Brian Wood (DMZ, DEMO) writes about something he knows pretty intimately, NYC. Add in accurate to life art from Ryan Kelly to the witty writing style and you’ve got a good novel.
Although I’m not sure Minx will survive as an imprint. Hopefully it does well with it’s target, I’m guessing, young(ish) female audience. Or someone! It looks like there’s a few gems in there that could work up to classics like La Perdida or Love & Rockets.
In any case our store follows along our protagonist through the foibles of starting up college at NYU on an true to life New York City -scape (although they don’t mention Dumpling Man on St. Marks. For shame.) and making new friends.
It’s a fairly clever and entertaining slice of life story, hopefully to be followed by more. Check it out.
Kio Shimoku’s slice of life manga on the happenings of a group of high-school Otaku is at an end. Genshiken: The Society for the Study of Modern Visual Culture volume 9 wraps up the series and ends on a somewhat longer note than the original from Kodansha’s Afternoon (from which the series was reprinted).
The same dense art that originally had me pick up the series continues through the last book. Panel’s are filled out with expressive character action and the dialog tends toward wordplay and conversation rather than a trade of statements some manga writers over-use.
Almost all the characters that appear through the series are present for the finale. The only notable absence was the creepy former club president, who hasn’t shown up since the early issues of the series.
So all-in-all it’s a somewhat more satisfying ending than the original print release. It’s already gracing my bookshelf, go check it out.
Just read Outlaw Nation by Jamie Delano, Goran Sudzuka, and Goran Parlov. It’s essentially a classic meandering American tale written by a British writer to show what he saw in our country on his travels. It misses a lot of the veneer and really cuts to the heart of the States.

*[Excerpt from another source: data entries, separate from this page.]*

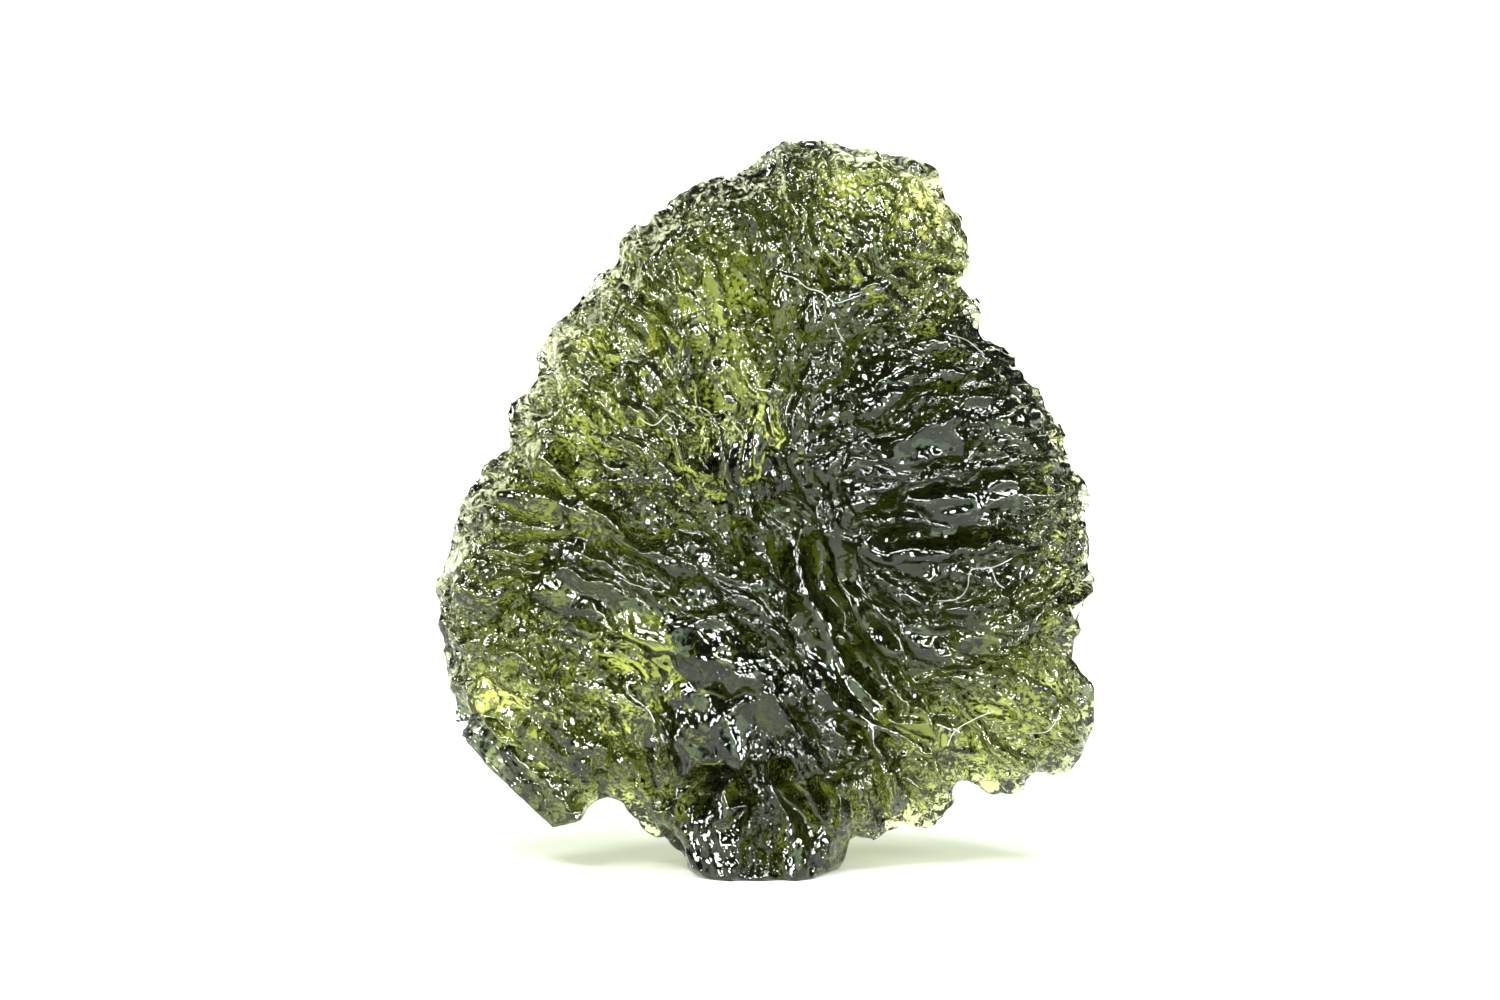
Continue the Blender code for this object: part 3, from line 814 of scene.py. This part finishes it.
class Skin:
    """What the sculpting needs to know of each point of the stone's skin."""

    def __init__(self, points, normals):
        surface = Surface(points, normals)
        flow, self.ridge_share, self.grain_share = skin_flow(points, normals)
        wander = wandering(points)
        self.x, self.z = wander[:, 0], wander[:, 2]
        self.front = smoothstep(*FRONT_FACING, normals[:, 1])
        self.back = smoothstep(*BACK_FACING, normals[:, 1])
        self.rim = smoothstep(*RIM_FACING, np.abs(normals[:, 1]))
        self.levelled, self.on_facet = flatten_facets(points, wander, self.front)
        self.calm = np.maximum(self.front * calm_share(self.x, self.z), FACET_CALM * self.on_facet)
        # Clearness: hollows the back, and lifts the painted shade on the skin.
        self.clear = clearness(self.x, self.z)
        self.thickness = thickness_at(points)
        self.slab, self.slab_gap = plates(surface, flow, wander, SLABS)
        self.plate, self.plate_gap = plates(surface, flow, wander, PLATES)
        self.ridge, self.ridge_gap = plates(surface, flow, wander, RIDGES)
        self.pitted = pits(surface, wander)
        self.groove = self.front * strokes(self.x, self.z, GROOVES)
        self.ridged, self.rough = self.ridged_and_rough()

    def ridged_and_rough(self):
        """How full of fine ridges and of pits the skin is. Both fill the low ground and spare the tops."""
        level = SLAB_SHARE_OF_LEVEL * self.slab + (1.0 - SLAB_SHARE_OF_LEVEL) * self.plate
        coarse = level + GRAIN_PULL * (GRAIN_MIDDLE - self.grain_share)
        rough = smoothstep(*PITTED_LEVELS, coarse) * (1.0 - PITS_LOST_WHERE_CALM * self.calm)
        ridged = smoothstep(*RIDGED_LEVELS, level) * self.ridge_share
        return ridged * (1.0 - RIDGES_LOST_WHERE_CALM * self.calm), rough


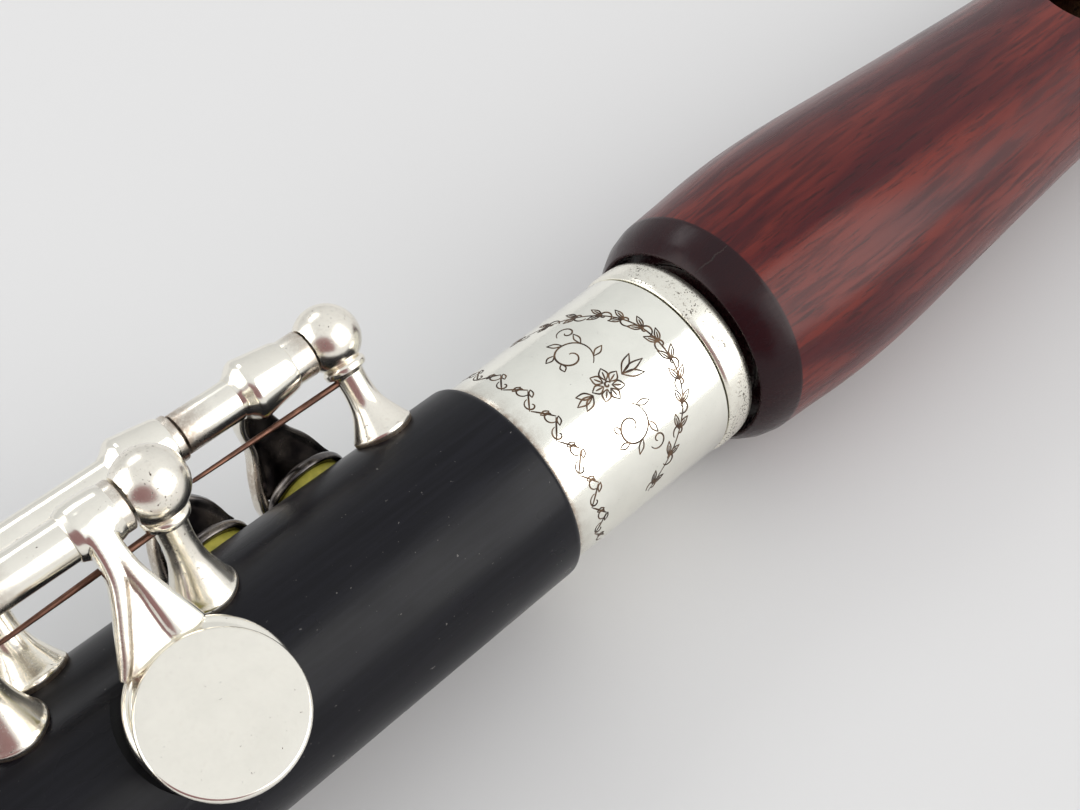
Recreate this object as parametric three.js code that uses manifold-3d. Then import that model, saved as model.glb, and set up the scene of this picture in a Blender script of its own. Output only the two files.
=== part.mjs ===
// A wooden piccolo in D with Boehm keywork, lying on a table: black body, silver barrel, red head joint.
// Lengths are millimetres and angles are degrees. A station is a distance along the tube from the joint of
// body wood and barrel, positive towards the head. An angle is measured round the tube from the line of the
// finger keys, positive towards the side of the rods. A reach is a distance from the tube's axis.
import * as THREE from "three";
import { mergeVertices } from "three/addons/utils/BufferGeometryUtils.js";
import Module from "manifold-3d";

const wasm = await Module();
wasm.setup();

// How far the piccolo is rolled from finger keys uppermost as it lies on its head, foot and thumb key.
const ROLL = 31;

// Body, barrel and head joint.
const FOOT_END = -188;
const BODY_RADIUS = 8.35;
const FOOT_RADIUS = 7.9;
const BORE_TOP_RADIUS = 5.5;
const BORE_FOOT_RADIUS = 4.6;
const SOCKET_DEPTH = 4.5;
const SPIGOT_RADIUS = 6.9;
const BARREL_RADIUS = 8;
const BARREL_BORE = 6.75;
const RING_START = 16.2;
const BARREL_END = 19;
const RING_RADIUS = 8.3;
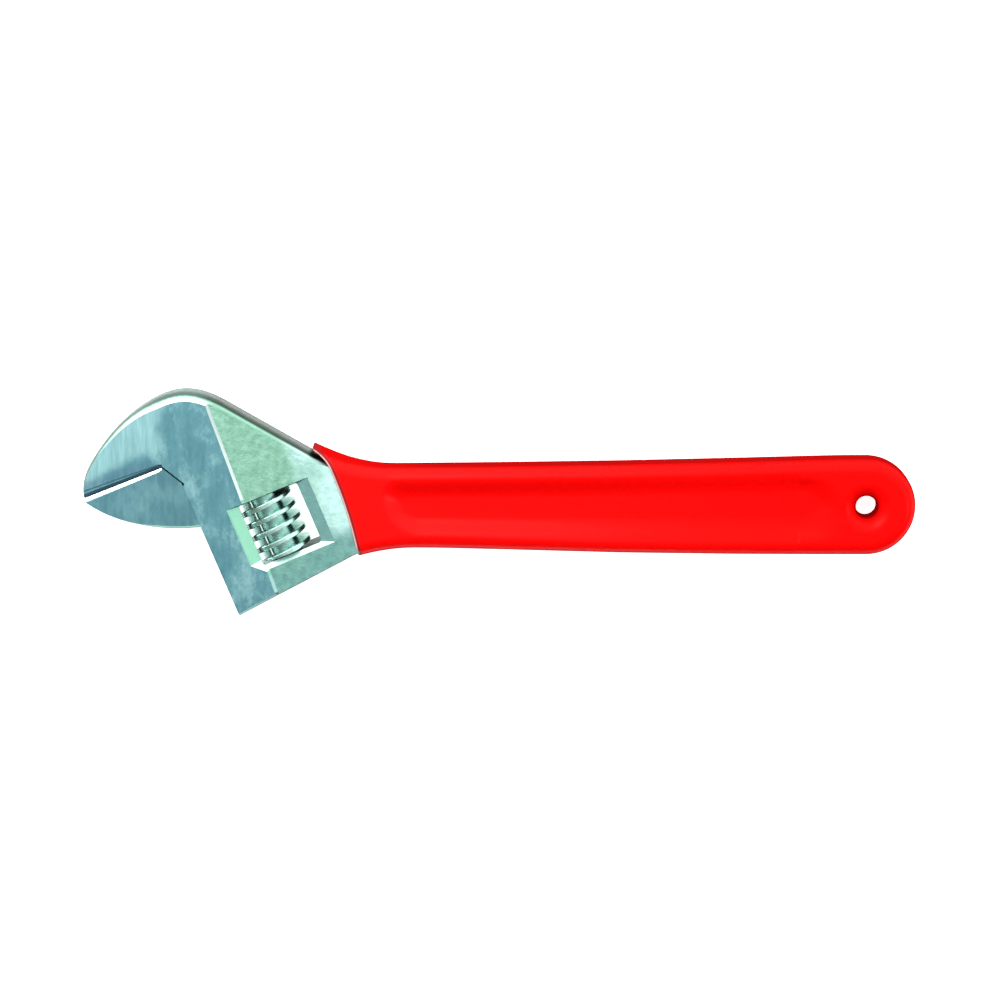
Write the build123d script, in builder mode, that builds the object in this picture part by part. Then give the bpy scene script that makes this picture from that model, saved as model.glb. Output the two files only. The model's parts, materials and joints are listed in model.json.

Also, the storyline proves to be a bit prophetic what with the clamp down on American civil liberties in the wake of 2001.
Outlaw Nation illustrates the death of the American Spirit in pursuit of the American Dream, to steal a line from the liner notes. That’s truly the best way to phrase it, and an interesting perspective you don’t often get in native tales.
The story follows Story Johnson, a zonked out ex-writer and member of the somewhat extraordinary Jones clan. The Johnsons are a particularly long lived specimen of American that started out from a brutal act in the Old West and carry on the raucous Western spirit. Even in the face of encroaching government intervention and the new world order.
Almost poetically, Americans aren’t portrayed as being good or bad, and are mostly (seen through the eyes of our character, a native son) our own worst enemies.
Even though the yarn raps up early the story romps at a good pace and satisfies. As the author states, in light of the events happening in the real world post-publishing, it comes off a lot cleaner than he had intended.
I just finished reading Transmetropolitan (Wikipediawarning: spoilers), the 60 issue comic series by industry veterans Warren Ellis (story) and Darick Robertson (art). By the end of the series run I was starting to wonder if someone over at DC had fallen asleep on the censorship switch. In an age where showing a pasty on TV during a super bowl halftime show gets a public uproar I’m surprised that a Warner Brothers label has the cojones to publish such a racy story line.
To be honest, both the language and artwork are more what I expect out of a no-holds-barred outfit like Heavy Metal Publishing rather than the tame DC Vertigo imprint. Although to be fair Transmetropolitan started it’s life on the quickly killed Helix line which was more of a mature reader Sci-Fi/Fantasy label than the “quirky” (and somewhat schizophrenic) Vertigo lineup.
What we usually get out of comics are yet more stories about super heroes, would be super heroes, people who are pretty heroic but not quite super, or dystopian anti-heroes with super powers. Warren Ellis forgoes the easy comic book cliches (this time around) and instead settles on writing about Spider Jerusalem a journalist who’s only powers are an incredible capacity for drugs and an uncanny ability to ferrit out the story.
Set in a fantastical not-quite-dystopia based on the modern day US, Ellis takes us through his fears and hopes for the future. Pervading the entire Transmet series is a sense that this is Ellis’s personal rant on what’s going on in the world given life through Spider and Ellis’s exceptional talent for telling interwoven stories.
The sometimes protagonist Spider is a take on journalist Hunter S. Thompson and the name is a nod to Spider Robinson. Both of these are pretty obvious, Spider Robinson being the only “Spider” anything that comes to mind in literature and Hunter S. Thompson having a larger-than-life writing style equivelent to the way Spider’s character is put to paper.
Transmetropolitan really worked for me as a graphic novel. Most of the “stuff” available currently is either poorly drawn (in the case of many manga series) or poorly written (in the case of many comic book series) or in some cases both. To the contrary Transmet has an unconventional story line and excellent, intricate artwork that resonates off the page. It’s definately worth the $7.99(USD) price of entry, and if you’re like me the rest of the series will be following shortly after.